Report every line in the listing that contains the string "follow".

* start EXERCISE INPUTS *

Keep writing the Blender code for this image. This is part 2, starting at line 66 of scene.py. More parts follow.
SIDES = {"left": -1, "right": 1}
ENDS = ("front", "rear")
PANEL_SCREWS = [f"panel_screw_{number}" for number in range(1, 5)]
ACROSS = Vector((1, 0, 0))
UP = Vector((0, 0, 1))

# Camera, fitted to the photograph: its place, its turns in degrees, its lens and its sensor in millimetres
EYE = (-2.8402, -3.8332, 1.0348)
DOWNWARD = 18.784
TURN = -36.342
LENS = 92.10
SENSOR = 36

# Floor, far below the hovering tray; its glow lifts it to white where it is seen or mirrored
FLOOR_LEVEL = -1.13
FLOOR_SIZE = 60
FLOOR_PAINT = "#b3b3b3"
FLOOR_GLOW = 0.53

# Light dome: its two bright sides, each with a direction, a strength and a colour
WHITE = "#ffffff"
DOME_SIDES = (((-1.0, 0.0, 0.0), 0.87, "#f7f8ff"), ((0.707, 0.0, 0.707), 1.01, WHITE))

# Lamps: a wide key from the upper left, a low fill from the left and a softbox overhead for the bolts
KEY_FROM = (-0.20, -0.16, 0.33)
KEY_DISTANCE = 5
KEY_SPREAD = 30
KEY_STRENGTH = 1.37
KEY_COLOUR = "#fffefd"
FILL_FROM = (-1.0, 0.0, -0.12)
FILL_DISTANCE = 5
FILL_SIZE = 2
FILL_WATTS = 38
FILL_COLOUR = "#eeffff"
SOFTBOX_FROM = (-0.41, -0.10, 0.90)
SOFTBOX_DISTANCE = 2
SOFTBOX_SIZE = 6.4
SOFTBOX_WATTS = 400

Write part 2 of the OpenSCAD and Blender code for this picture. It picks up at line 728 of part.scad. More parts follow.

* end EXERCISE INPUTS *

— RESPONSE —
Keep writing the Blender code for this image. This is part 2, starting at line 66 of scene.py. More parts follow.
Write part 2 of the OpenSCAD and Blender code for this picture. It picks up at line 728 of part.scad. More parts follow.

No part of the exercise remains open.